Data excerpt
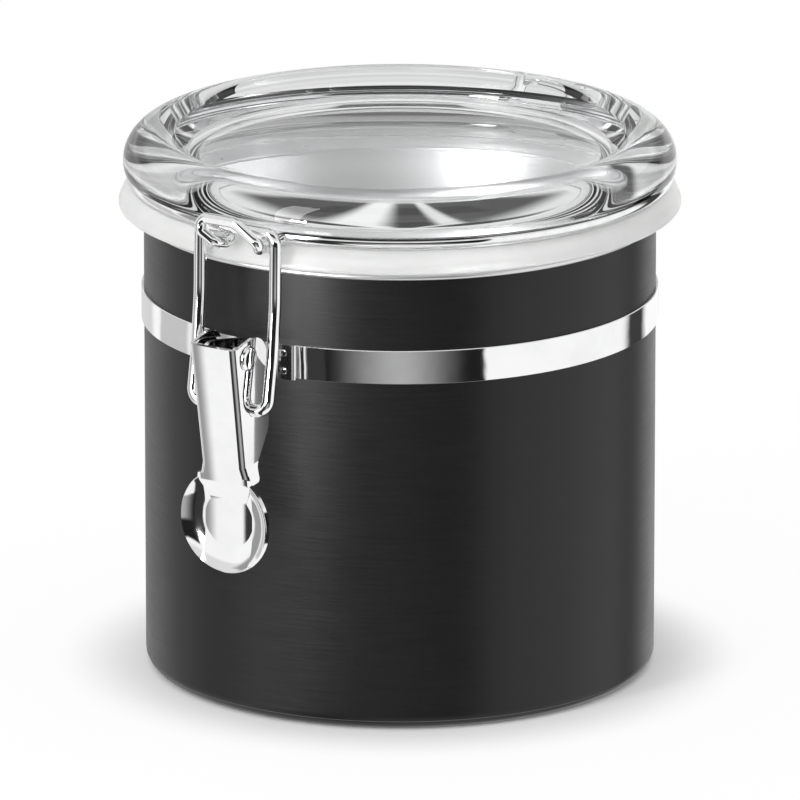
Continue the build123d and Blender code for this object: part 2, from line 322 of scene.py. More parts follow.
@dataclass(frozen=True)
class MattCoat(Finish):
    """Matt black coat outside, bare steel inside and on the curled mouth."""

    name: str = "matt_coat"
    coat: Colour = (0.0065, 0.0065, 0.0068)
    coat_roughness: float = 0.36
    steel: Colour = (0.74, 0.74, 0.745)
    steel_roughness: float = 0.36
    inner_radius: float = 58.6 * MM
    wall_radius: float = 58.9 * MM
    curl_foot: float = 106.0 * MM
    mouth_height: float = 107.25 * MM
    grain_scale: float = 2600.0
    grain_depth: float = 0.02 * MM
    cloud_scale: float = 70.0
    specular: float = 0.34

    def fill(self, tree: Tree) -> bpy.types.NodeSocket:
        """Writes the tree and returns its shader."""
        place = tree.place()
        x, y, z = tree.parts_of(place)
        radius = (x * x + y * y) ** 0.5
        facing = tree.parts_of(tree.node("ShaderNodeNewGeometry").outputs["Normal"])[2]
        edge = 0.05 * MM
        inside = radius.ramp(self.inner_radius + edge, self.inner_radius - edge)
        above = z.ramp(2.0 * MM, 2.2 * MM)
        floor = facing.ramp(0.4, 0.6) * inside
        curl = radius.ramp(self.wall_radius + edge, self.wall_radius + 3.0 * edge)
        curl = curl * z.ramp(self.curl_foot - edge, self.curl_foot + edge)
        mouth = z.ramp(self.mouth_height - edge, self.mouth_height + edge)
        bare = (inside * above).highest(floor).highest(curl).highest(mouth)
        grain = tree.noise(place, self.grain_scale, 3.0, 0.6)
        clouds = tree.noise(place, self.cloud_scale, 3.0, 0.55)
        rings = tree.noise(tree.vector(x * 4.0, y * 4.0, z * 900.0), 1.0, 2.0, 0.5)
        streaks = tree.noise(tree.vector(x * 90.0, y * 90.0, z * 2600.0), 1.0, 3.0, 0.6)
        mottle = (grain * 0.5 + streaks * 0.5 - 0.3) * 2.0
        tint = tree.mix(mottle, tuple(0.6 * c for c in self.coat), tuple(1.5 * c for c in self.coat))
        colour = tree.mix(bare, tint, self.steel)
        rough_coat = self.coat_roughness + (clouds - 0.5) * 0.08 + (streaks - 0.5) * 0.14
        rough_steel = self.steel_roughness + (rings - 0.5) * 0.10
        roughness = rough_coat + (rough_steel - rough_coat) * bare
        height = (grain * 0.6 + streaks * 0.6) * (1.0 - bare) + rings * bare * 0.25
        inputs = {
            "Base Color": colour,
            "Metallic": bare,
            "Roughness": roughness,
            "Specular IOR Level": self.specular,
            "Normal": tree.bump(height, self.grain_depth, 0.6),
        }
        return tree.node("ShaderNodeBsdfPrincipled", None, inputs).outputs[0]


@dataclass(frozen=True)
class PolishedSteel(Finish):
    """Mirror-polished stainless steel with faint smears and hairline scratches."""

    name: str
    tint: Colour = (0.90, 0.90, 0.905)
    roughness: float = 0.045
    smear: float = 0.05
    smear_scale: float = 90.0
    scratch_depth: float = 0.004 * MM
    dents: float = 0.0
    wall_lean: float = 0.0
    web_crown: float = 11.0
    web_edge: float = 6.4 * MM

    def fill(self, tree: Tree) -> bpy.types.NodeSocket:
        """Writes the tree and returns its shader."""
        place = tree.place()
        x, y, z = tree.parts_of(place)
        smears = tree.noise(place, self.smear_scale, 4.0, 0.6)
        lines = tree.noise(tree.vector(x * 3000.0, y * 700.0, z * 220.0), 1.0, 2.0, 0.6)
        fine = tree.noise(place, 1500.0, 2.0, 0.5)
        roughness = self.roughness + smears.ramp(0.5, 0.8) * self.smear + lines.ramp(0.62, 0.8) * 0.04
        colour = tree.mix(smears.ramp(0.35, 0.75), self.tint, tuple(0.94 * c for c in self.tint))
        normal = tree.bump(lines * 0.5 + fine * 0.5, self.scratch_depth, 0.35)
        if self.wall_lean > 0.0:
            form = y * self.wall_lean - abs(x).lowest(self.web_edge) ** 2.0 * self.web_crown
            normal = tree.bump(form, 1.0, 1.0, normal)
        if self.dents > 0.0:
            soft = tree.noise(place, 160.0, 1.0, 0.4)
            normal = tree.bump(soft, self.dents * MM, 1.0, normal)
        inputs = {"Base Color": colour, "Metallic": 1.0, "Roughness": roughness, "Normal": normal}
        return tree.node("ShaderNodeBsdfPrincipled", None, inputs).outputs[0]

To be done
Extract the full listing and reproduce each line exactly.

The solution
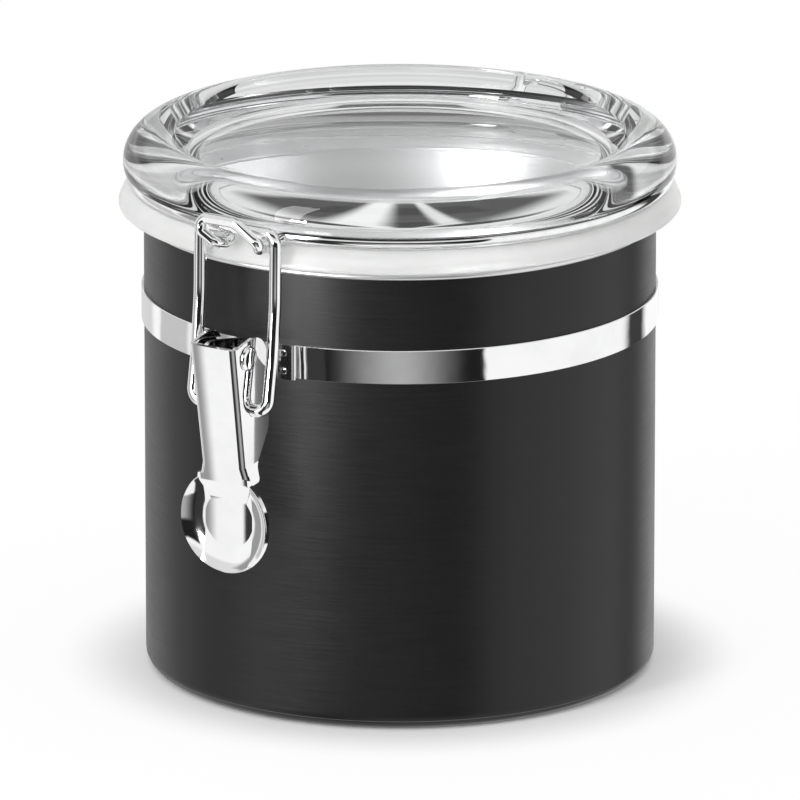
Continue the build123d and Blender code for this object: part 2, from line 322 of scene.py. More parts follow.
@dataclass(frozen=True)
class MattCoat(Finish):
    """Matt black coat outside, bare steel inside and on the curled mouth."""

    name: str = "matt_coat"
    coat: Colour = (0.0065, 0.0065, 0.0068)
    coat_roughness: float = 0.36
    steel: Colour = (0.74, 0.74, 0.745)
    steel_roughness: float = 0.36
    inner_radius: float = 58.6 * MM
    wall_radius: float = 58.9 * MM
    curl_foot: float = 106.0 * MM
    mouth_height: float = 107.25 * MM
    grain_scale: float = 2600.0
    grain_depth: float = 0.02 * MM
    cloud_scale: float = 70.0
    specular: float = 0.34

    def fill(self, tree: Tree) -> bpy.types.NodeSocket:
        """Writes the tree and returns its shader."""
        place = tree.place()
        x, y, z = tree.parts_of(place)
        radius = (x * x + y * y) ** 0.5
        facing = tree.parts_of(tree.node("ShaderNodeNewGeometry").outputs["Normal"])[2]
        edge = 0.05 * MM
        inside = radius.ramp(self.inner_radius + edge, self.inner_radius - edge)
        above = z.ramp(2.0 * MM, 2.2 * MM)
        floor = facing.ramp(0.4, 0.6) * inside
        curl = radius.ramp(self.wall_radius + edge, self.wall_radius + 3.0 * edge)
        curl = curl * z.ramp(self.curl_foot - edge, self.curl_foot + edge)
        mouth = z.ramp(self.mouth_height - edge, self.mouth_height + edge)
        bare = (inside * above).highest(floor).highest(curl).highest(mouth)
        grain = tree.noise(place, self.grain_scale, 3.0, 0.6)
        clouds = tree.noise(place, self.cloud_scale, 3.0, 0.55)
        rings = tree.noise(tree.vector(x * 4.0, y * 4.0, z * 900.0), 1.0, 2.0, 0.5)
        streaks = tree.noise(tree.vector(x * 90.0, y * 90.0, z * 2600.0), 1.0, 3.0, 0.6)
        mottle = (grain * 0.5 + streaks * 0.5 - 0.3) * 2.0
        tint = tree.mix(mottle, tuple(0.6 * c for c in self.coat), tuple(1.5 * c for c in self.coat))
        colour = tree.mix(bare, tint, self.steel)
        rough_coat = self.coat_roughness + (clouds - 0.5) * 0.08 + (streaks - 0.5) * 0.14
        rough_steel = self.steel_roughness + (rings - 0.5) * 0.10
        roughness = rough_coat + (rough_steel - rough_coat) * bare
        height = (grain * 0.6 + streaks * 0.6) * (1.0 - bare) + rings * bare * 0.25
        inputs = {
            "Base Color": colour,
            "Metallic": bare,
            "Roughness": roughness,
            "Specular IOR Level": self.specular,
            "Normal": tree.bump(height, self.grain_depth, 0.6),
        }
        return tree.node("ShaderNodeBsdfPrincipled", None, inputs).outputs[0]


@dataclass(frozen=True)
class PolishedSteel(Finish):
    """Mirror-polished stainless steel with faint smears and hairline scratches."""

    name: str
    tint: Colour = (0.90, 0.90, 0.905)
    roughness: float = 0.045
    smear: float = 0.05
    smear_scale: float = 90.0
    scratch_depth: float = 0.004 * MM
    dents: float = 0.0
    wall_lean: float = 0.0
    web_crown: float = 11.0
    web_edge: float = 6.4 * MM

    def fill(self, tree: Tree) -> bpy.types.NodeSocket:
        """Writes the tree and returns its shader."""
        place = tree.place()
        x, y, z = tree.parts_of(place)
        smears = tree.noise(place, self.smear_scale, 4.0, 0.6)
        lines = tree.noise(tree.vector(x * 3000.0, y * 700.0, z * 220.0), 1.0, 2.0, 0.6)
        fine = tree.noise(place, 1500.0, 2.0, 0.5)
        roughness = self.roughness + smears.ramp(0.5, 0.8) * self.smear + lines.ramp(0.62, 0.8) * 0.04
        colour = tree.mix(smears.ramp(0.35, 0.75), self.tint, tuple(0.94 * c for c in self.tint))
        normal = tree.bump(lines * 0.5 + fine * 0.5, self.scratch_depth, 0.35)
        if self.wall_lean > 0.0:
            form = y * self.wall_lean - abs(x).lowest(self.web_edge) ** 2.0 * self.web_crown
            normal = tree.bump(form, 1.0, 1.0, normal)
        if self.dents > 0.0:
            soft = tree.noise(place, 160.0, 1.0, 0.4)
            normal = tree.bump(soft, self.dents * MM, 1.0, normal)
        inputs = {"Base Color": colour, "Metallic": 1.0, "Roughness": roughness, "Normal": normal}
        return tree.node("ShaderNodeBsdfPrincipled", None, inputs).outputs[0]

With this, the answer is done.